Friday, April 15, 2011

My Poetry Year: Entry #15

In which Your Humble Blogger returns to working in syllables, this time trying to tell a story by pulling together sights and occurrences from various places she's been:

"Do Not Disturb"

Not long ago, in March, two cracked men tried
To rape a twelve-year-old girl in the lot
Of Sonny's All-Night Store. It's summer now,
And kids leave the store chugging cold soda.
The young ones make up rules for chalk circles
They draw on the sidewalk where she stumbled;
The older ones -- not much older, her age --
Escape into illogical music.
The gnats are sitting in my vision. Shut
The door, and draw the drapes against the blinds.
Insects continue to defy the screen.
I can't forget at my age.
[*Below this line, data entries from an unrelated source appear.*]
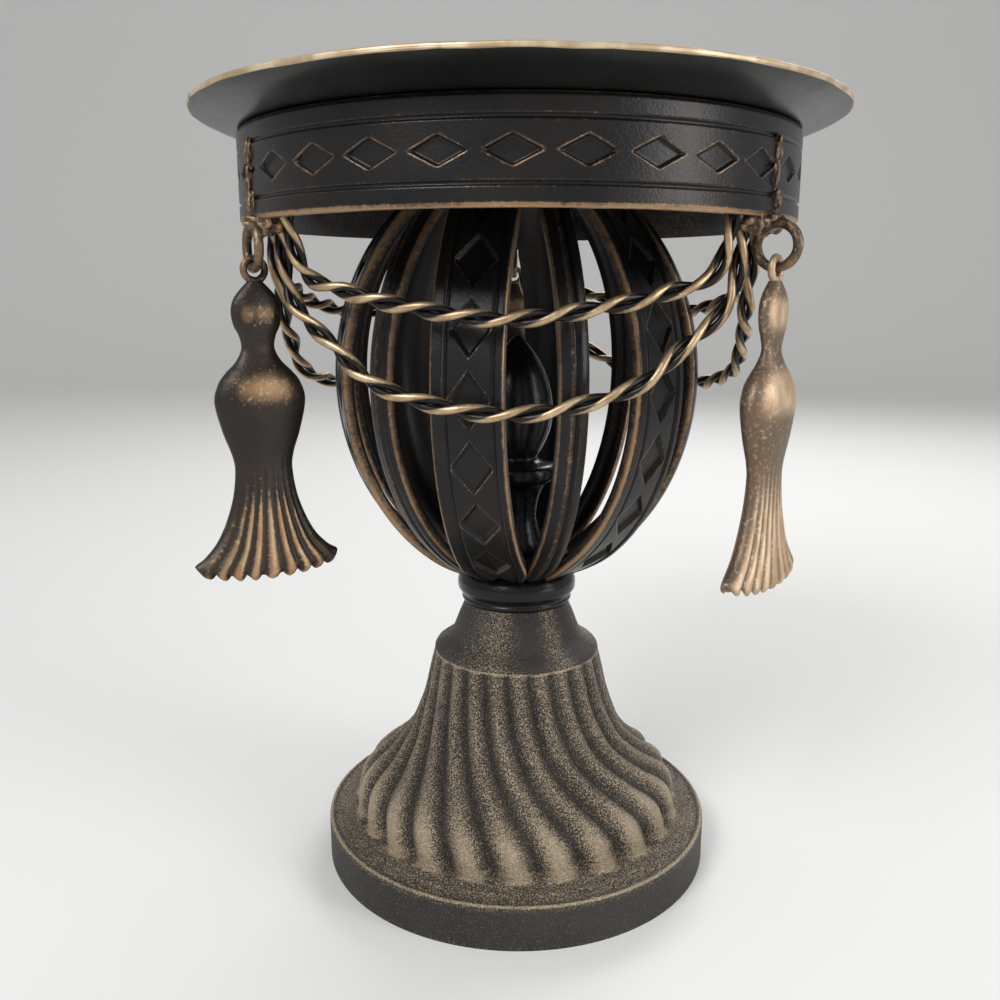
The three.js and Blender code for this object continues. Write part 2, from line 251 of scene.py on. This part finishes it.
# Foot: swirling flutes that end in round lobes on a gritty ring. Profiles are radius and height.
foot = {"flutes": 24, "depth": 2.9, "deeperLobe": 0.45, "lobeFrom": 0.62, "swirl": 29.6, "columns": 24 * 18,
        "grit": ((0.9, 0.16), (0.25, 0.2)), "gritLift": 0.7, "rimRadius": 63.6,
        "ringRows": 60, "bellRows": 130, "neckRows": 50,
        "ring": [(64, 0), (64, 6), (64, 12.6), (63.5, 13.7), (62.5, 14), (61.4, 13.6), (59, 14), (58.3, 14.6),
                 (56.6, 14.8), (55.8, 15.3)],
        "bell": [(54.6, 15.6), (54.3, 20), (52.6, 25.5), (48.8, 29.6), (43.6, 33.4), (39.4, 37.6),
                 (35.8, 42.5), (33, 49), (30.8, 55.5), (29, 63), (27.4, 69.5)],
        "neck": [(27.2, 69.9), (27.3, 70.6), (26.6, 71.7), (24.8, 73), (21.9, 75), (20.3, 78.4), (18.9, 82),
                 (17.6, 85), (17.3, 86.5)],
        "bore": [(3.4, 86.5), (3.4, 78.5), (13.3, 78.5), (20.9, 65.5), (31.4, 29.5), (40, 22), (57, 8),
                 (60, 0)]}


def makeFoot():
    angle = np.linspace(0, 2 * pi, foot["columns"], endpoint=False)
    line = np.vstack([smoothPath(foot[part], foot[part + "Rows"]) for part in ("ring", "bell", "neck")]
                     + [foot["bore"]])
    row = np.arange(len(line))
    neckFrom = foot["ringRows"] + foot["bellRows"]
    boreFrom = neckFrom + foot["neckRows"]
    inBell = (row >= foot["ringRows"]) & (row < neckFrom)
    onNeck = (row >= neckFrom) & (row < boreFrom)
    down = np.zeros(len(line))  # share of the way down the bell
    down[inBell] = 1 - np.linspace(0, 1, foot["bellRows"])
    swirl = radians(foot["swirl"]) * (down - 0.6 * np.sin(2 * pi * down) / (2 * pi))
    lobe = np.abs(np.cos(foot["flutes"] * (angle[None, :] - swirl[:, None] + pi / 2) / 2)) ** 0.7
    fade = np.clip(np.sin(pi * down ** 0.75), 0, 1) ** 0.45
    lobeEnd = 1 + foot["deeperLobe"] * softStep(down, 0.7, 0.95)
    depth = foot["depth"] * np.where(down > foot["lobeFrom"], lobeEnd, fade)
    slope = np.gradient(line, axis=0)
    normal = np.stack([slope[:, 1], -slope[:, 0]], -1)
    normal /= np.maximum(np.linalg.norm(normal, axis=1, keepdims=True), 1e-6)
    sink = depth[:, None] * (1 - lobe)
    radius = line[:, :1] - sink * normal[:, :1]
    height = line[:, 1:2] - sink * np.where(down > 0.93, 0, 1)[:, None] * normal[:, 1:2]
    points = around(radius, angle, height)
    flat = points.reshape(-1, 3)
    grit = np.array([sum(noise.noise(Vector(p) * scale) * size for scale, size in foot["grit"])
                     for p in flat])
    outside = np.repeat(row < boreFrom, foot["columns"]) & (flat[:, 2] > 0.5)
    gritty = outside & (np.hypot(flat[:, 0], flat[:, 1]) < foot["rimRadius"])
    flat[:, 2] += np.where(gritty, grit, 0) * foot["gritLift"]
    points = flat.reshape(points.shape)

    # Gold on the rim's ridge, the flat ring, the seam under the neck and the lobes, but not on the wall
    reach, rise = line.T
    ridge = softStep(-np.abs(reach - 63.3) - 2 * np.abs(rise - 13.7), -1.6, 0) * (reach > 61)
    flatRing = 0.3 * ((reach > 54.5) & (reach < 62) & (rise > 12))
    wall = -0.25 * ((reach > 63.8) & (rise < 12.5))
    seam = 0.9 * softRidge(rise, 69.8, 0.6) * (reach < 40)
    neckBrush = np.array([noise.noise(Vector((cos(a) * 2.2, sin(a) * 2.2, 0.4))) for a in angle])
    bulb = 0.45 + 0.5 * softRidge(down, 0.86, 0.3)
    rub = (ridge + flatRing + wall + seam)[:, None] + onNeck[:, None] * (neckBrush * 0.7 - 0.02)
    rub = rub + inBell[:, None] * (lobe ** 2.2 * bulb[:, None] * 1.15 - 0.1)
    gridPiece("footBell", points, rub, ["foot_casting"], castFinish, loopAlong=True)


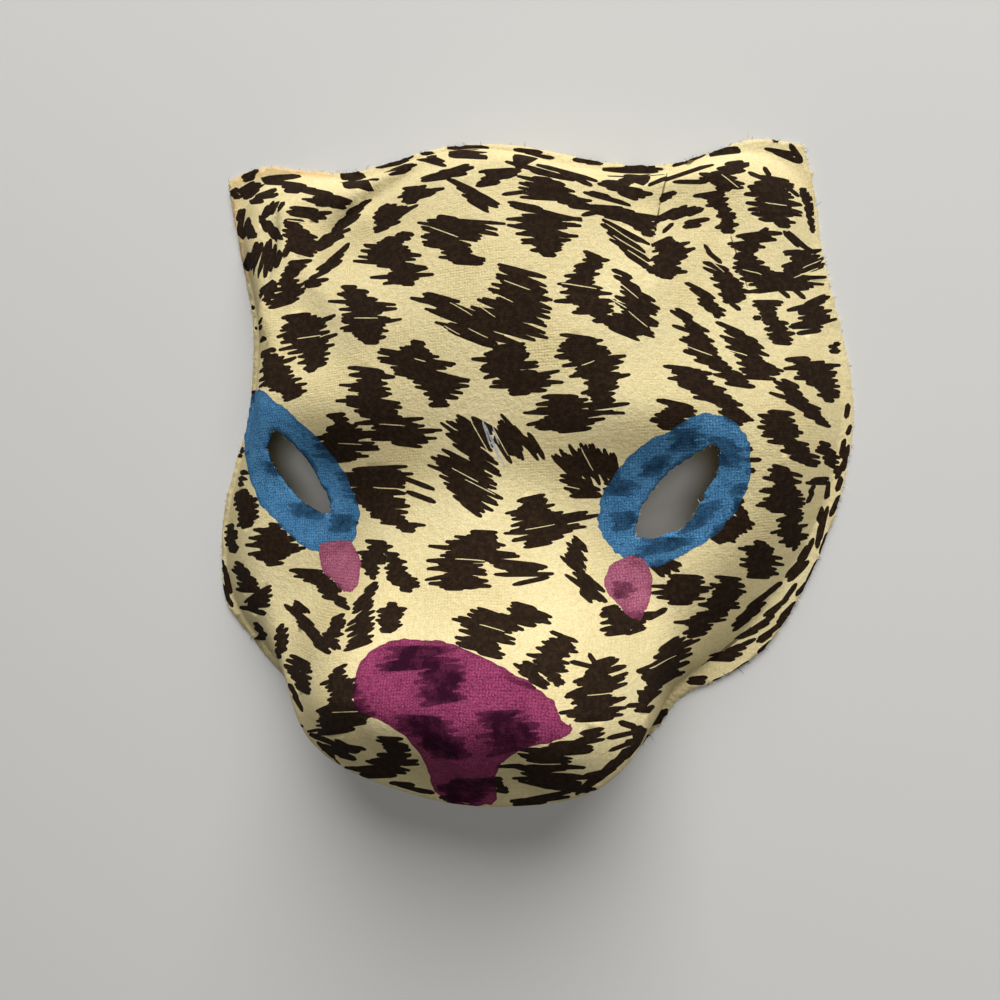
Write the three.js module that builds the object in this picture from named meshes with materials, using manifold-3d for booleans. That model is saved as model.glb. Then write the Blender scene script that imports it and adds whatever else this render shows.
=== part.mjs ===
// A cheetah face mask: one moulded shell of stiffened flannel, lying on its rim, face up.
// Millimetres. X runs to the viewer's right, Y up the face towards the ears, Z out of the face.
// The origin is under the middle of the mask, on the plane that the rim rests on.
import * as THREE from 'three';
import { mergeVertices } from 'three/addons/utils/BufferGeometryUtils.js';
import Module from 'manifold-3d';

const CLOTH_THICKNESS = 1.5;

// Rim outline, clockwise, in two runs that meet in the sharp ear tips.
const LEFT_EAR_TIP = [-106.5, 96];
const RIGHT_EAR_TIP = [88, 101];
const CROWN_EDGE = [
  [-93.5, 100.5], [-77.5, 99], [-60.5, 97.5], [-47.5, 100], [-32.5, 104], [-16.5, 105.5],
  [-0.5, 104.5], [14.5, 101], [30.5, 97.5], [46.5, 96.5], [59.5, 99.5], [73.5, 103.5],
];
const RIGHT_CHEEK_EDGE = [
  [91.5, 88.5], [95.5, 67.5], [100.5, 49.5], [105.5, 29.5], [106.4, 11.5],
  [103.5, -9.5], [96.5, -31.5], [86.5, -51.5], [74.5, -62.5], [61.5, -70.5],
];
const CHIN_EDGE = [
  [55.5, -79.5], [48.5, -88.5], [37.5, -96.5], [19.5, -102.5],
  [-0.5, -105.5], [-24.5, -102.5], [-45.5, -95.5], [-60.5, -86.5],
];
const LEFT_CHEEK_EDGE = [
  [-74.5, -77.5], [-88.5, -64.5], [-97.5, -54.5], [-100.5, -38.5], [-100.5, -22.5], [-97.5, -6.5],
  [-93.5, 9.5], [-92.5, 27.5], [-93.5, 45.5], [-97.5, 61.5], [-102.5, 79.5],
];

// Everything inside the rim is measured on rays from this point between the eyes.
const FACE_CENTRE = { x: 0, y: -4 };

// Round the face: direction in degrees, width of the flat rim, width and height of the side wall.
const SIDE_WALLS = [
  { place: 'crown', angle: 90, rim: 4, width: 12, height: 24 },
  { place: 'right of the crown', angle: 66, rim: 3, width: 15, height: 18 },
  { place: 'right ear', angle: 50, rim: 2, width: 20, height: 9 },
  { place: 'under the right ear', angle: 37, rim: 2, width: 26, height: 12 },
  { place: 'right temple', angle: 11, rim: 3, width: 28, height: 20 },
  { place: 'right cheekbone', angle: -9, rim: 5, width: 28, height: 21 },
  { place: 'right cheek', angle: -29, rim: 8, width: 30, height: 18 },
  { place: 'right jaw', angle: -42, rim: 7, width: 21, height: 20 },
  { place: 'right mouth corner', angle: -49, rim: 1.5, width: 5, height: 30 },
  { place: 'right of the chin', angle: -57, rim: 1.5, width: 5.5, height: 29 },
  { place: 'chin', angle: -90, rim: 1.5, width: 4, height: 30 },
  { place: 'left mouth corner', angle: -126, rim: 2, width: 6, height: 27 },
  { place: 'left jaw', angle: -141, rim: 3, width: 20, height: 17 },
  { place: 'left cheek', angle: -158, rim: 2, width: 28, height: 17 },
  { place: 'left cheekbone', angle: -178, rim: 2, width: 22, height: 20 },
  { place: 'left temple', angle: 168, rim: 2.5, width: 18, height: 24 },
  { place: 'under the left ear', angle: 150, rim: 3, width: 22, height: 18 },
  { place: 'left ear', angle: 137, rim: 2.5, width: 24, height: 9 },
  { place: 'left of the crown', angle: 118, rim: 3, width: 14, height: 15 },
];
const MIDDLE_HEIGHT = 20;
const WALL_FADE_START = 0.35;
const WALL_FADE_LENGTH = 0.45;

// Soft mounds and hollows of the face: centre, reach along X and Y, height.
const MOUNDS = [
  { place: 'forehead', x: 0, y: 33.5, reachX: 58, reachY: 52, height: 16.5 },
  { place: 'left brow', x: -44, y: 13.5, reachX: 20, reachY: 12, height: 3.5 },
  { place: 'right brow', x: 44, y: 13.5, reachX: 20, reachY: 12, height: 3.5 },
  { place: 'left eye socket', x: -58, y: -8.5, reachX: 18, reachY: 16, height: -4.5 },
  { place: 'right eye socket', x: 58, y: -8.5, reachX: 18, reachY: 16, height: -4.5 },
  { place: 'bridge of the nose', x: 0, y: -26.5, reachX: 15, reachY: 30, height: 5 },
  { place: 'nose', x: -1, y: -70.5, reachX: 28, reachY: 20, height: 7 },
  { place: 'left jowl', x: -36, y: -76.5, reachX: 20, reachY: 18, height: 4 },
  { place: 'right jowl', x: 38, y: -76.5, reachX: 20, reachY: 18, height: 6 },
];
const MUZZLE = {
  height: 26,
  startY: -2.5,
  rampLength: 60,
  narrowHalfWidth: 34,
  widening: 22,
  wideningStartY: -8.5,
  wideningLength: 52,
  flatShare: 0.4,
  sideShare: 0.75,
  chinStartY: -65,
  chinLength: 40,
  chinDrop: 0.9,
};

// Eye holes: middle, length from tip to tip, tilt of the long axis, bulge of each side, and skew,
// which makes the outer end blunter than the inner one.
const EYE_HOLES = [
  { x: -60.6, y: -7.1, length: 34.2, tilt: -51.5, upperBulge: 3.3, lowerBulge: 8.4, skew: 0.2 },
  { x: 55.3, y: -7.8, length: 35.4, tilt: 52.2, upperBulge: 5.5, lowerBulge: 8.1, skew: 0 },
];
const EYE_ROUNDNESS = 0.75;
const EYE_STEPS = 14;

const STEPS_PER_EDGE_POINT = 2;
const WALL_RINGS = [0.12, 0.28, 0.45, 0.65, 0.85, 1];
const FACE_RINGS = 10;
const TABLE_SIZE = 720;
const RIM_BLUR_DEG = 5;
const WALL_BLUR_DEG = 7;

function smooth(value) {
  const t = Math.min(Math.max(value, 0), 1);
  return t * t * (3 - 2 * t);
}

function curveThrough(points, stepsPerPoint) {
  const curve = new THREE.CatmullRomCurve3(
    points.map(([x, y]) => new THREE.Vector3(x, y, 0)), false, 'catmullrom', 0.5);
  return curve.getPoints((points.length - 1) * stepsPerPoint);
}

function rimPoints(stepsPerPoint) {
  const crown = curveThrough([LEFT_EAR_TIP, ...CROWN_EDGE, RIGHT_EAR_TIP], stepsPerPoint);
  const below = curveThrough(
    [RIGHT_EAR_TIP, ...RIGHT_CHEEK_EDGE, ...CHIN_EDGE, ...LEFT_CHEEK_EDGE, LEFT_EAR_TIP],
    stepsPerPoint);
  return [...crown.slice(0, -1), ...below.slice(0, -1)].reverse();
}

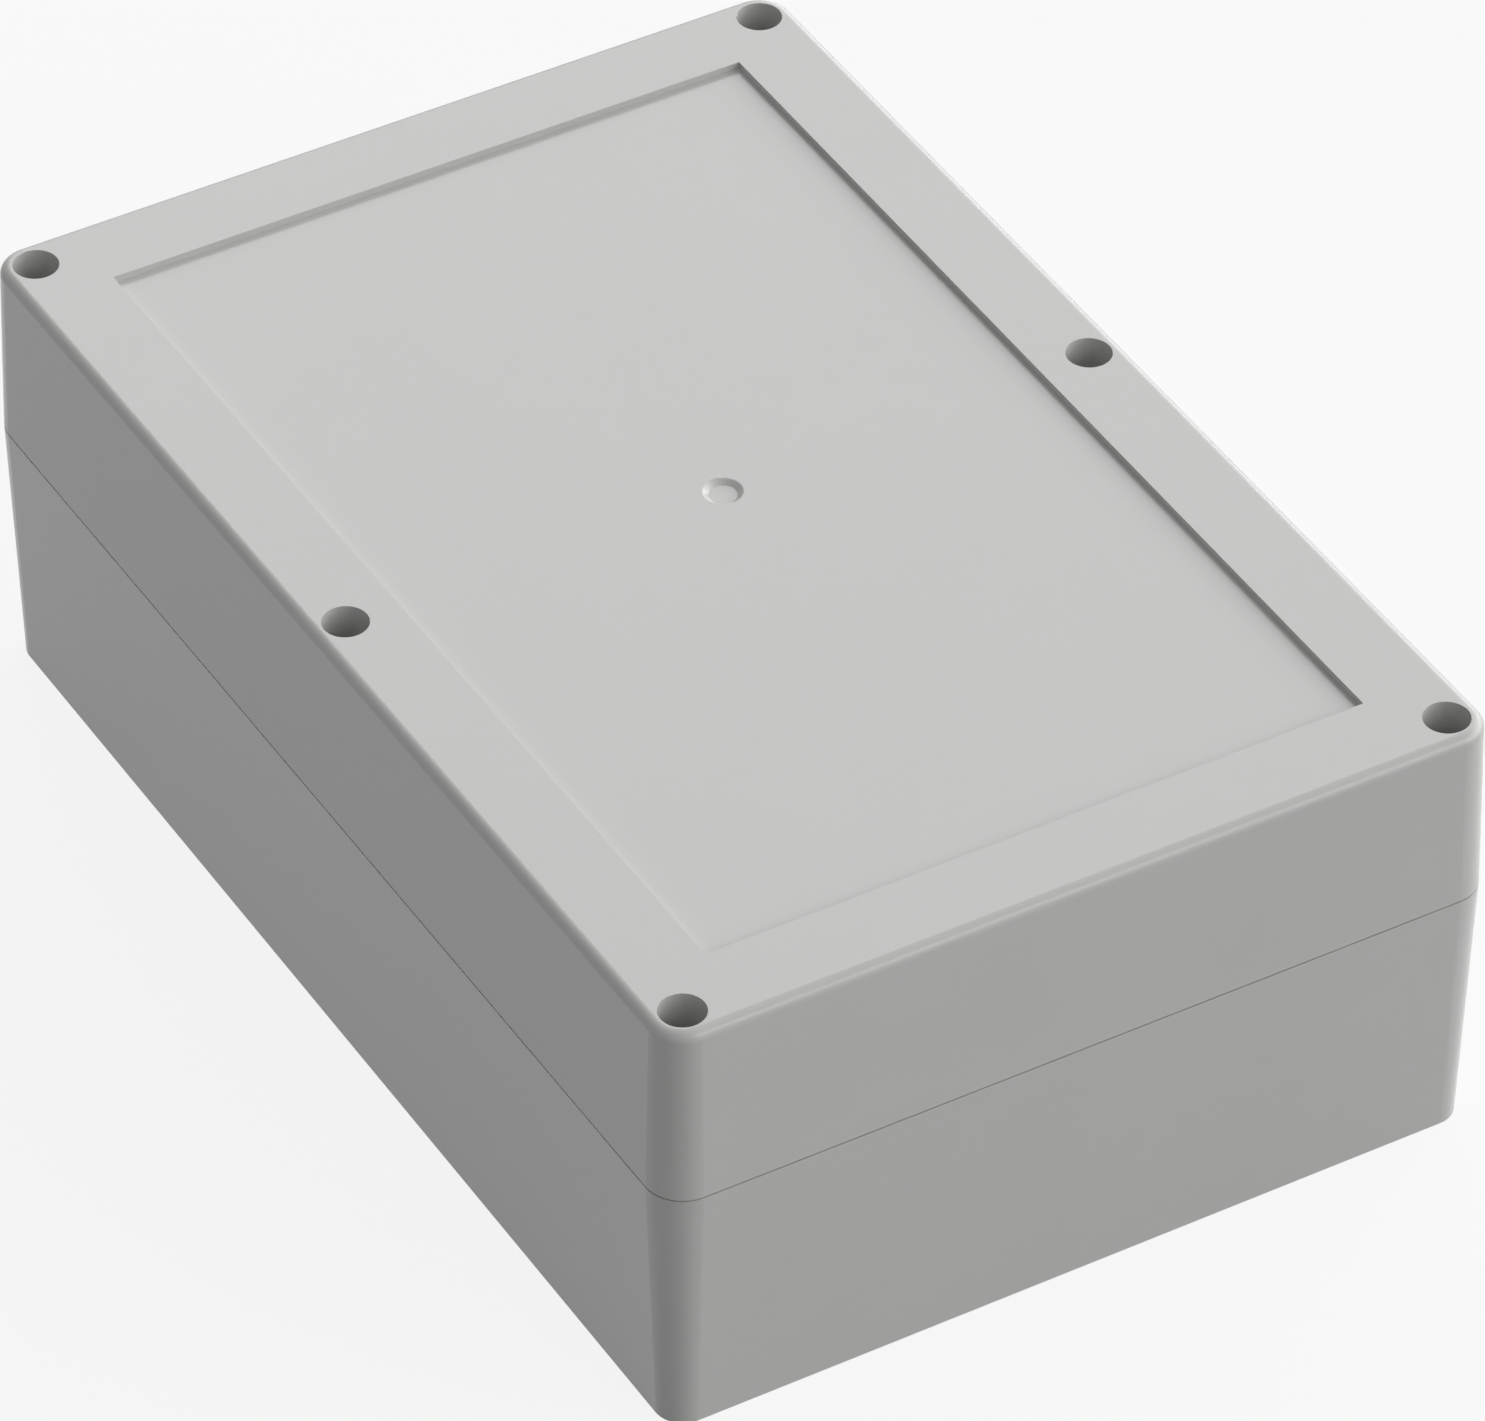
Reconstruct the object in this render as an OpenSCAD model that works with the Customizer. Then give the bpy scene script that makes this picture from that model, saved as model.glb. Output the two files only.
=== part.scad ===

Every year,
It's the same. And I want no part of it.

* * *

The neighborhood in this story doesn't exist; it's a hybrid of places that I've lived in and passed through. Having just typed this one up (and looked at it for the first time in a long time), I can already see that, with some changes, it might be worth keeping. I like the atmosphere established in the first part, before the narrator starts talking about herself, but I think I'd like to redo the second part and working on tying the narrator more to what she sees. Funny, because I remember this poem actually starting with the second part, specifically with the bugs flying into a home through the window screen. That was happening here at the time!

What do you folks think?

1 comment:

  1. I agree with you Sheila, there's just a slight disconnect between the two parts; almost as if it needs a bridge of some type in the middle to connect the the observation to the observer. Both parts, however, are pretty darn near brilliant... just sayin'...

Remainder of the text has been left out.